Sarah sighed. “I wish I had something like that. Something I loved to do.” She bit her lip. “I think the thing I’m afraid of is there isn’t anything I love to do. Maybe take care of my boyfriend. That’s a stupid, codependent thing to be good at, isn’t it?”

He shrugged. Obviously, he wasn’t saying anything more.

She looked at the book in her hands…heavy, important. Obviously, a labor of love. “I mean, what if I wait for something to find me, and it never comes?”

“Then, hopefully,” he said gently, “you won’t have wasted all your time stressing about it, right?”

She huffed. “Thanks for nothi…”

He kissed her.

She wasn’t…well, she supposed at some level, she
was
expecting it. But she hadn’t expected it to be like this.

It was just his lips first, gentle, almost tentative. She didn’t move. In fact, she barely breathed. But after a few minutes, he leaned forward, putting one hand up gently, cupping the side of her face.

Oh, my God.

She didn’t know how it got this way. Maybe in all her lame attempts at sexual adventures, she’d forgotten how purely stimulating—and comforting—a kiss could be. But he kissed her like they did in the movies, leaning her against the nearest wall as he gave her his complete and utter attention. She found herself clutching at his back, and he was threading his fist in the hair at her nape and stroking at the underside of one of her breasts and
oh my God,
she couldn’t believe anything could feel like this, hadn’t felt this way in such a long time.

It’s not love, she thought absently.

She started tugging at his clothes, yanking at his shirt but growling impatiently when he pulled away so she could tug it over his head. His eyes were anything but lazy now. He was tugging her somewhere—she realized it was his bedroom. She had no idea what it looked like, barely registered the bed coming up to meet her when she tripped and brought him down on the mattress with her. He laughed, breathless, and so did she. Then he tugged
her
shirt off, and next thing she knew they were both naked, kissing, holding each other like life preservers. And laughing when they came up for air.

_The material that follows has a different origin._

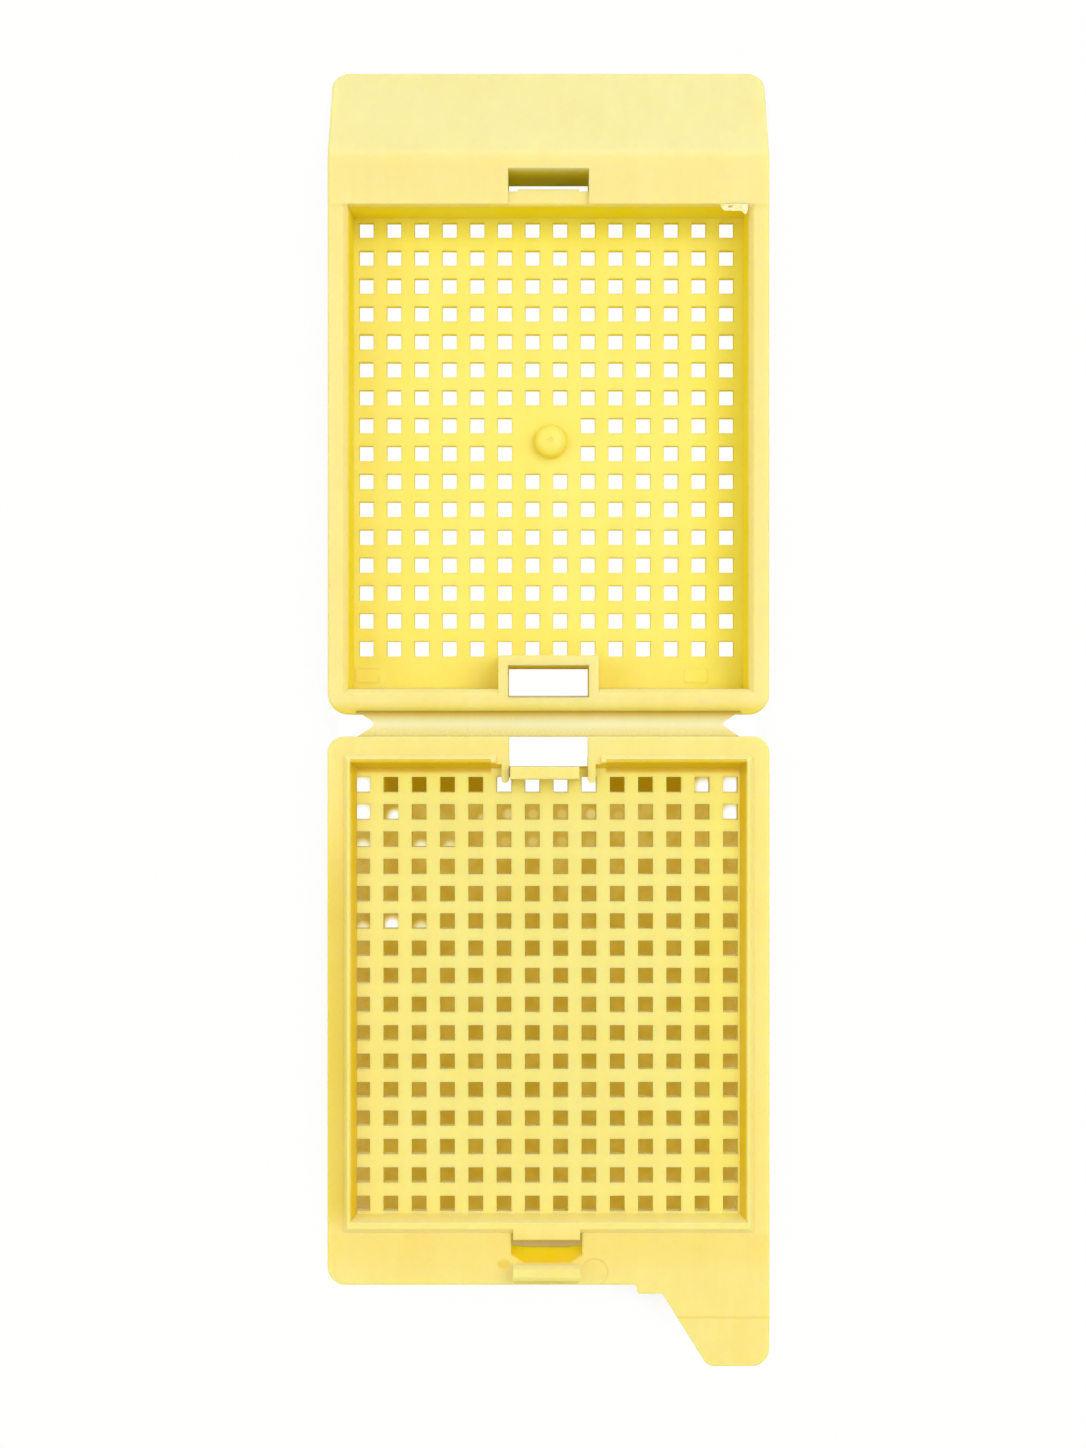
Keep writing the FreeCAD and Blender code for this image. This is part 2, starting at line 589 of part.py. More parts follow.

He paid more attention to her than any man had, ever, in her life. He kissed her
stomach,
for pity’s sake. He lavished attention on her earlobes. She felt like the drugs from last night hadn’t completely worn off—everything was magnified, but in a good way this time. She did some nibbling and kissing of her own. When he finally put a condom on, she was still giggling, still nuzzling at him. When he got on top of her, he stopped, smiling down at her, his expression saying:
Well, shit. Isn’t this something?

She smiled back, then closed her eyes when he entered her, slow, just the way she liked it.
Isn’t that something,
she thought, silently agreeing with his unspoken question. She was having sex, and enjoying it. It was something indeed.

 

It was late afternoon by the time she stirred from his bed. They’d been at it for the better part of four hours—not just having sex all the time. Sometimes they talked, little snippets of nothing. He’d napped for a little bit, and she’d held him as he breathed, feeling closer to him than she had to pretty much anybody in a long time.